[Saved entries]

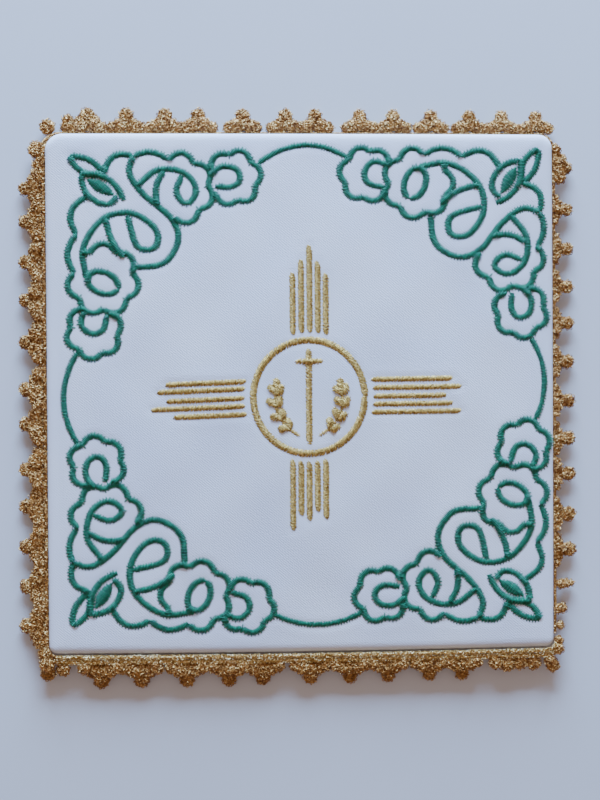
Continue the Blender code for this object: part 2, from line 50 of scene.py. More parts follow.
CAMERA_ASIDE = (-0.7, -2.3)
PALL_TILT = (0.84, 2.83, 0.40)  # degrees about x, y and z, as the lens sees the face
PICTURE_WIDTH = 600
FOCAL_PIXELS = 1430.7
FILM_WIDTH = 36.0

lens = bpy.data.cameras.new("camera")
lens.sensor_fit = "HORIZONTAL"
lens.sensor_width = FILM_WIDTH
lens.lens = FILM_WIDTH * FOCAL_PIXELS / PICTURE_WIDTH
lens.clip_start = 0.01
camera = bpy.data.objects.new("camera", lens)
bpy.context.scene.collection.objects.link(camera)
tilt = Euler([math.radians(angle) for angle in PALL_TILT]).to_matrix().to_4x4()
stand = Matrix.Translation(Vector((*CAMERA_ASIDE, CAMERA_DISTANCE)) * MM)
camera.matrix_world = Matrix.Translation((0, 0, FACE_HEIGHT * MM)) @ tilt.inverted() @ stand
bpy.context.scene.camera = camera

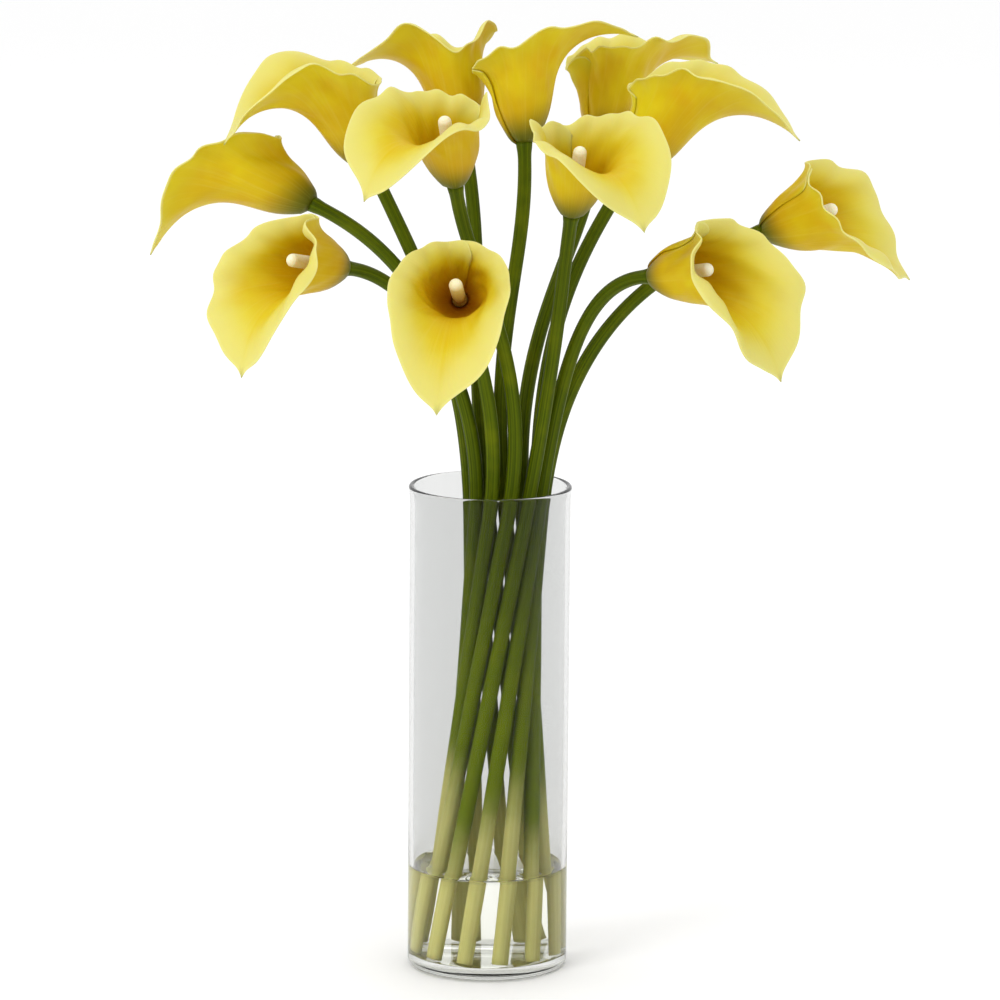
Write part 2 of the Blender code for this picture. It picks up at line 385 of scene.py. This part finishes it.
stem_skin = Finish(
    "stem_green", Roughness=0.42, Subsurface_Weight=0.08, Subsurface_Scale=0.002,
    Specular_IOR_Level=0.06,
)
place = stem_skin.node("TexCoord", "Object")
height = stem_skin.node("SeparateXYZ", "Z", Vector=place)
round_it = stem_skin.node("TexCoord", "UV")
turned_by = stem_skin.node("SeparateXYZ", "X", Vector=round_it)
streak_place = stem_skin.node("Mapping", Vector=round_it, Scale=(18.0, 2.2, 1.0))
streaks = stem_skin.node("TexNoise", Vector=streak_place, Scale=1.0, Detail=3.0)
blotches = stem_skin.node("TexNoise", Vector=place, Scale=38.0, Detail=3.0)
streaked = streaks.rise(0.3, 0.75)
green = stem_skin.tint(streaked, (0.04, 0.062, 0.0005), (0.105, 0.145, 0.001))
green = stem_skin.tint(blotches.rise(0.45, 0.75) * 0.5, green, (0.16, 0.19, 0.001))
green = stem_skin.tint(height.rise(0.27, 0.09) * 0.7, green, (0.20, 0.27, 0.001))
pale = stem_skin.tint(streaked, (0.64, 0.60, 0.19), (0.74, 0.71, 0.27))
green_from = stem_skin.node("Attribute", "Fac", {"attribute_name": "green_from"})
green_share = (height - green_from + (blotches - 0.5) * 0.03).rise(-0.016, 0.024)
stem_skin.feed("Base Color", stem_skin.tint(green_share, pale, green))
ridge = stem_skin.node("Math", settings={"operation": "SINE"}, i0=turned_by * math.tau * stem_ridges)
ridge_bump = stem_skin.node(
    "Bump", Height=ridge * 0.3 + streaks * 0.8, Strength=0.1, Distance=0.0002
)
stem_skin.feed("Normal", ridge_bump)
stem_skin.feed("Roughness", 0.36 + streaks * 0.14)

stem_rows = 150
stem_sides = 32
neck_swell = 0.0009
neck_swell_length = 0.0045
unevenness = 0.015
cut_bevel = 0.93
for number, slot in enumerate(stem_slots, start=1):
    neck, axis = head_of(number)
    centres, walked = stem_route(slot, neck, axis, stem_rows)
    centres = np.vstack((centres[:1], centres[:1], centres, centres[-1:]))
    share = walked / walked[-1]
    radii = foot_radius + (neck_radius - foot_radius) * share
    radii = radii + neck_swell * np.exp(-((walked[-1] - walked) / neck_swell_length) ** 2)
    radii = radii * (1.0 + unevenness * np.sin(walked * 95.0 + number * 1.7))
    radii = np.concatenate(([0.0, foot_radius * cut_bevel], radii, [0.0]))
    centres[2] = centres[2] + (centres[3] - centres[2]) * 0.08
    angles = np.arange(stem_sides) / stem_sides * math.tau
    lobes = 1.0 + 0.018 * np.cos(3.0 * angles + number)[None, :]
    bm = bmesh.new()
    tube(bm, centres, radii[:, None] * lobes, stem_sides)
    stem = scene_object(f"flower_stem_{number:02d}", bm, stem_skin)
    start = stem.data.attributes.new("green_from", "FLOAT", "POINT")
    start.data.foreach_set("value", [green_starts[number - 1] / 1000] * len(stem.data.vertices))
    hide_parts(f"stem_{number:02d}")
    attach(stem, "root")

# ---------------------------------------------------------------- water
# Still clear water. It climbs the glass and each stem by about a millimetre, as water does.
# Its side lies a hair inside the glass wall, so that light passes from one into the other.
clear_water = Finish(
    "clear_water", Base_Color=(0.99, 0.992, 0.965, 1.0), Roughness=0.0, IOR=1.333,
    Transmission_Weight=1.0, Specular_Tint=(0.6, 0.6, 0.6, 1.0),
)
place = clear_water.node("TexCoord", "Object")
ripple = clear_water.node("TexNoise", Vector=place, Scale=110.0, Detail=1.0)
still = clear_water.node("Bump", Height=ripple, Strength=0.04, Distance=0.0005)
clear_water.feed("Normal", still)

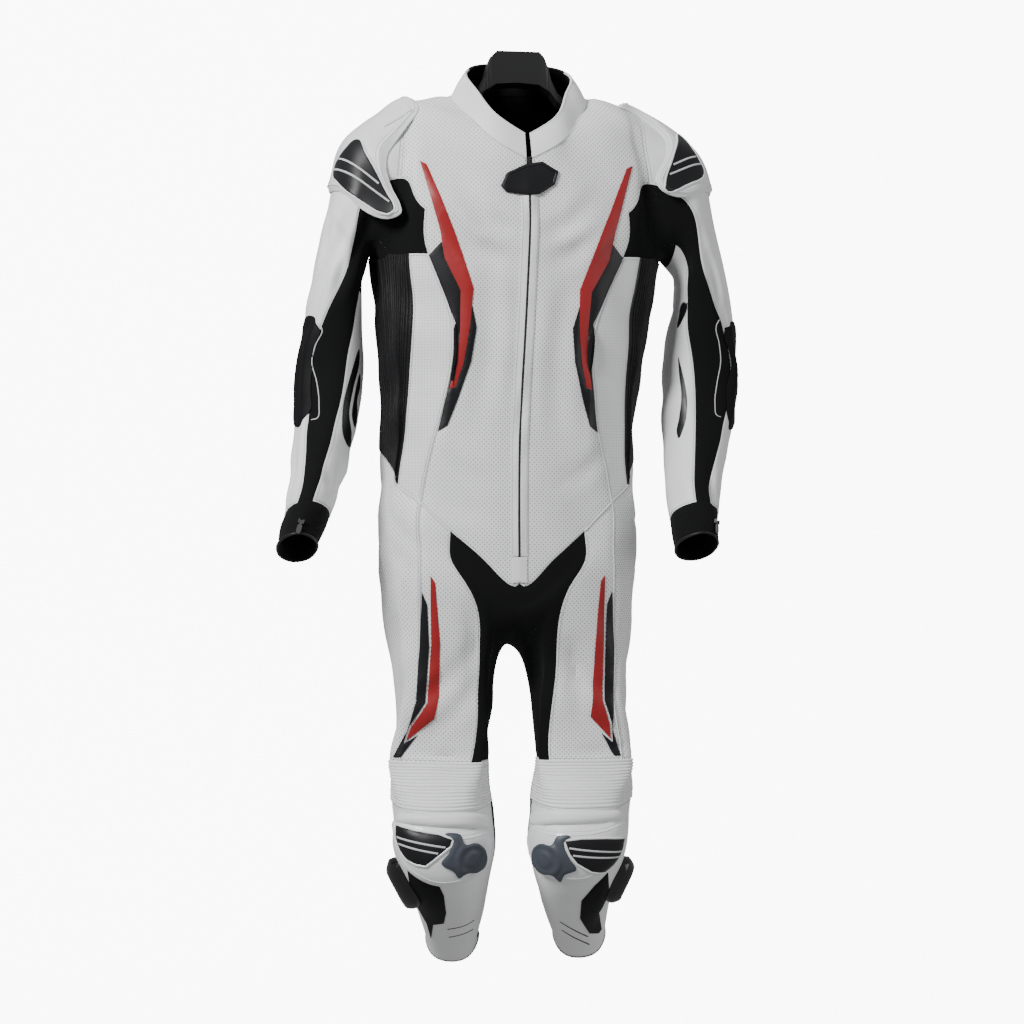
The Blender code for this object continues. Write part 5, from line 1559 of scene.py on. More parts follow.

### PROBLEM REQUIREMENTS
The records above should be returned exactly.

### CORRECT ANSWER
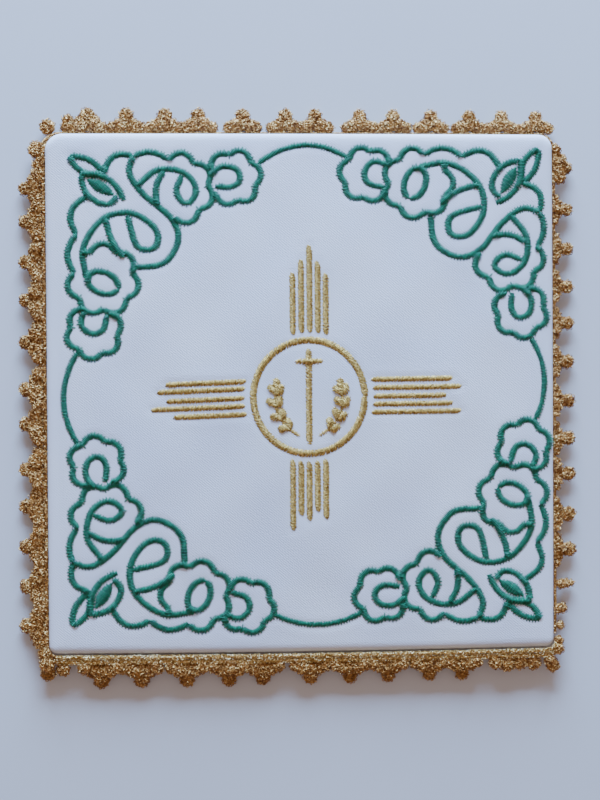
Continue the Blender code for this object: part 2, from line 50 of scene.py. More parts follow.
CAMERA_ASIDE = (-0.7, -2.3)
PALL_TILT = (0.84, 2.83, 0.40)  # degrees about x, y and z, as the lens sees the face
PICTURE_WIDTH = 600
FOCAL_PIXELS = 1430.7
FILM_WIDTH = 36.0

lens = bpy.data.cameras.new("camera")
lens.sensor_fit = "HORIZONTAL"
lens.sensor_width = FILM_WIDTH
lens.lens = FILM_WIDTH * FOCAL_PIXELS / PICTURE_WIDTH
lens.clip_start = 0.01
camera = bpy.data.objects.new("camera", lens)
bpy.context.scene.collection.objects.link(camera)
tilt = Euler([math.radians(angle) for angle in PALL_TILT]).to_matrix().to_4x4()
stand = Matrix.Translation(Vector((*CAMERA_ASIDE, CAMERA_DISTANCE)) * MM)
camera.matrix_world = Matrix.Translation((0, 0, FACE_HEIGHT * MM)) @ tilt.inverted() @ stand
bpy.context.scene.camera = camera

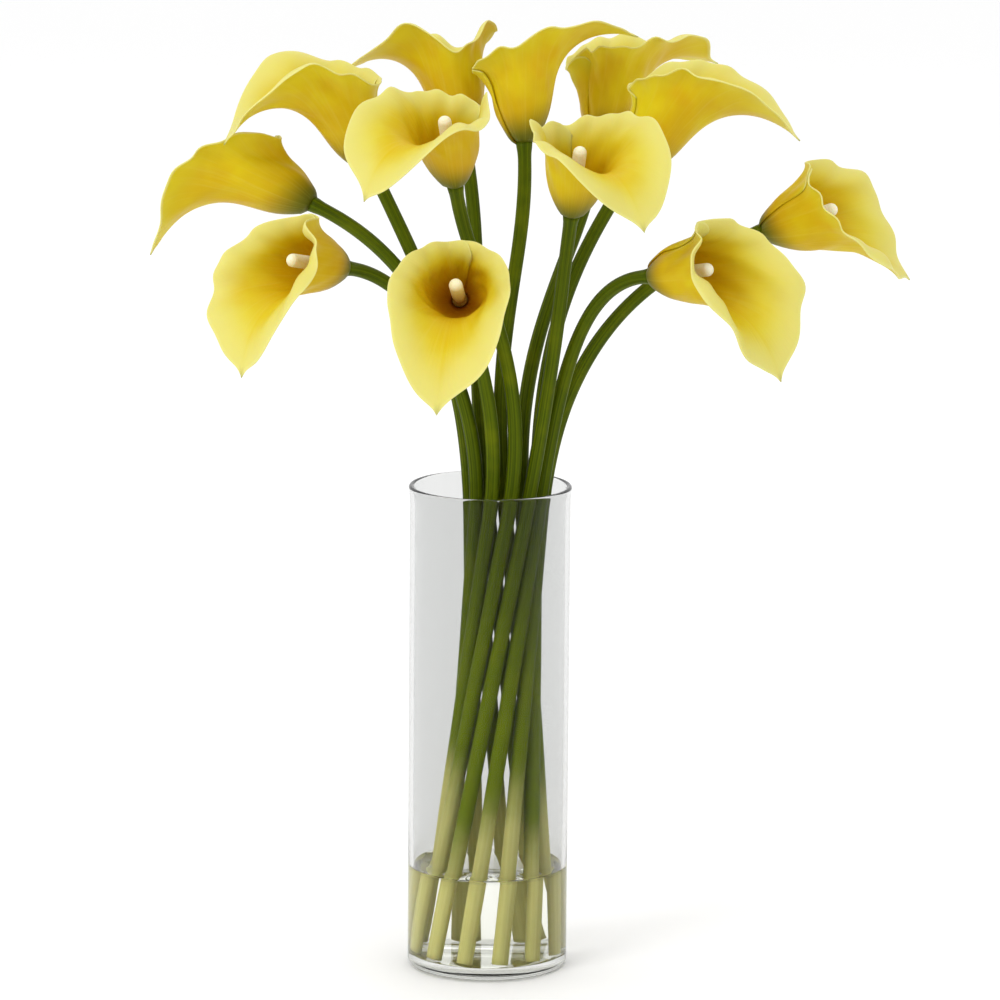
Write part 2 of the Blender code for this picture. It picks up at line 385 of scene.py. This part finishes it.
stem_skin = Finish(
    "stem_green", Roughness=0.42, Subsurface_Weight=0.08, Subsurface_Scale=0.002,
    Specular_IOR_Level=0.06,
)
place = stem_skin.node("TexCoord", "Object")
height = stem_skin.node("SeparateXYZ", "Z", Vector=place)
round_it = stem_skin.node("TexCoord", "UV")
turned_by = stem_skin.node("SeparateXYZ", "X", Vector=round_it)
streak_place = stem_skin.node("Mapping", Vector=round_it, Scale=(18.0, 2.2, 1.0))
streaks = stem_skin.node("TexNoise", Vector=streak_place, Scale=1.0, Detail=3.0)
blotches = stem_skin.node("TexNoise", Vector=place, Scale=38.0, Detail=3.0)
streaked = streaks.rise(0.3, 0.75)
green = stem_skin.tint(streaked, (0.04, 0.062, 0.0005), (0.105, 0.145, 0.001))
green = stem_skin.tint(blotches.rise(0.45, 0.75) * 0.5, green, (0.16, 0.19, 0.001))
green = stem_skin.tint(height.rise(0.27, 0.09) * 0.7, green, (0.20, 0.27, 0.001))
pale = stem_skin.tint(streaked, (0.64, 0.60, 0.19), (0.74, 0.71, 0.27))
green_from = stem_skin.node("Attribute", "Fac", {"attribute_name": "green_from"})
green_share = (height - green_from + (blotches - 0.5) * 0.03).rise(-0.016, 0.024)
stem_skin.feed("Base Color", stem_skin.tint(green_share, pale, green))
ridge = stem_skin.node("Math", settings={"operation": "SINE"}, i0=turned_by * math.tau * stem_ridges)
ridge_bump = stem_skin.node(
    "Bump", Height=ridge * 0.3 + streaks * 0.8, Strength=0.1, Distance=0.0002
)
stem_skin.feed("Normal", ridge_bump)
stem_skin.feed("Roughness", 0.36 + streaks * 0.14)

stem_rows = 150
stem_sides = 32
neck_swell = 0.0009
neck_swell_length = 0.0045
unevenness = 0.015
cut_bevel = 0.93
for number, slot in enumerate(stem_slots, start=1):
    neck, axis = head_of(number)
    centres, walked = stem_route(slot, neck, axis, stem_rows)
    centres = np.vstack((centres[:1], centres[:1], centres, centres[-1:]))
    share = walked / walked[-1]
    radii = foot_radius + (neck_radius - foot_radius) * share
    radii = radii + neck_swell * np.exp(-((walked[-1] - walked) / neck_swell_length) ** 2)
    radii = radii * (1.0 + unevenness * np.sin(walked * 95.0 + number * 1.7))
    radii = np.concatenate(([0.0, foot_radius * cut_bevel], radii, [0.0]))
    centres[2] = centres[2] + (centres[3] - centres[2]) * 0.08
    angles = np.arange(stem_sides) / stem_sides * math.tau
    lobes = 1.0 + 0.018 * np.cos(3.0 * angles + number)[None, :]
    bm = bmesh.new()
    tube(bm, centres, radii[:, None] * lobes, stem_sides)
    stem = scene_object(f"flower_stem_{number:02d}", bm, stem_skin)
    start = stem.data.attributes.new("green_from", "FLOAT", "POINT")
    start.data.foreach_set("value", [green_starts[number - 1] / 1000] * len(stem.data.vertices))
    hide_parts(f"stem_{number:02d}")
    attach(stem, "root")

# ---------------------------------------------------------------- water
# Still clear water. It climbs the glass and each stem by about a millimetre, as water does.
# Its side lies a hair inside the glass wall, so that light passes from one into the other.
clear_water = Finish(
    "clear_water", Base_Color=(0.99, 0.992, 0.965, 1.0), Roughness=0.0, IOR=1.333,
    Transmission_Weight=1.0, Specular_Tint=(0.6, 0.6, 0.6, 1.0),
)
place = clear_water.node("TexCoord", "Object")
ripple = clear_water.node("TexNoise", Vector=place, Scale=110.0, Detail=1.0)
still = clear_water.node("Bump", Height=ripple, Strength=0.04, Distance=0.0005)
clear_water.feed("Normal", still)

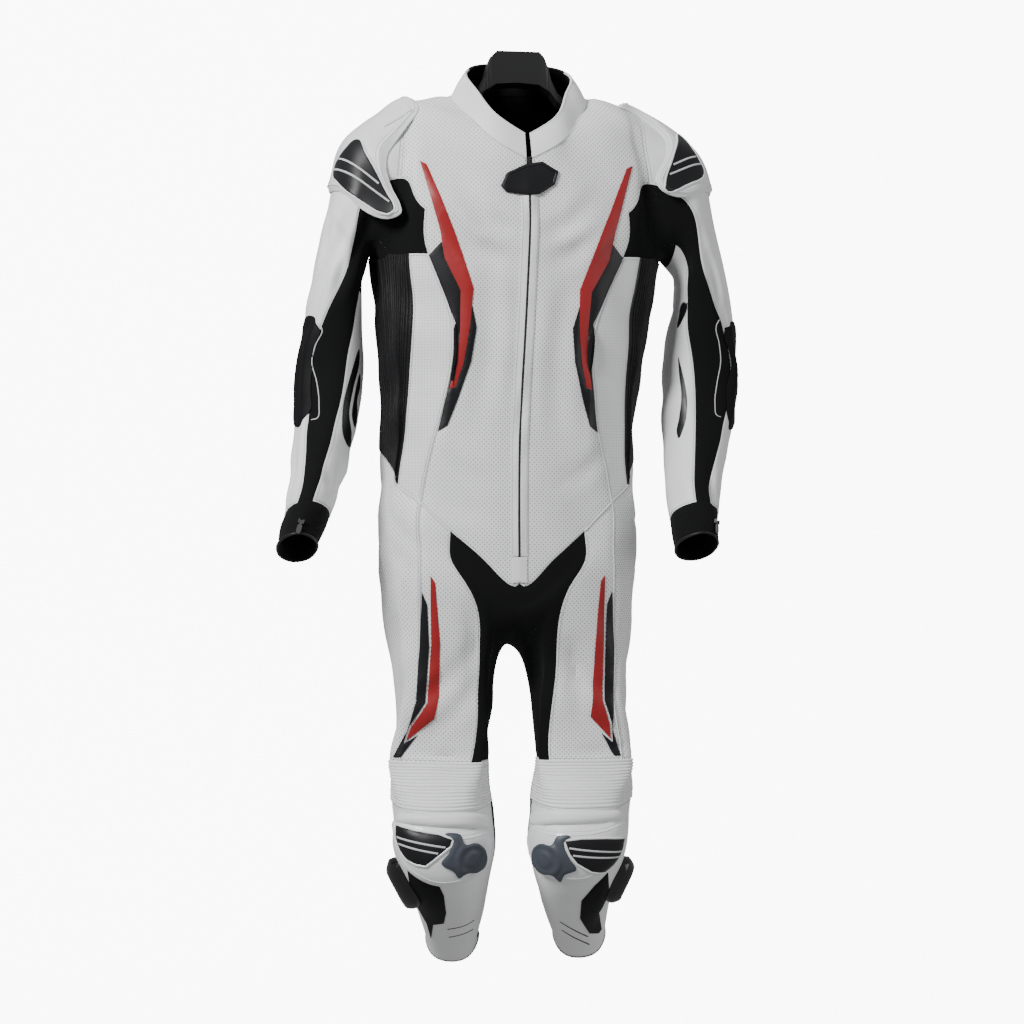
The Blender code for this object continues. Write part 5, from line 1559 of scene.py on. More parts follow.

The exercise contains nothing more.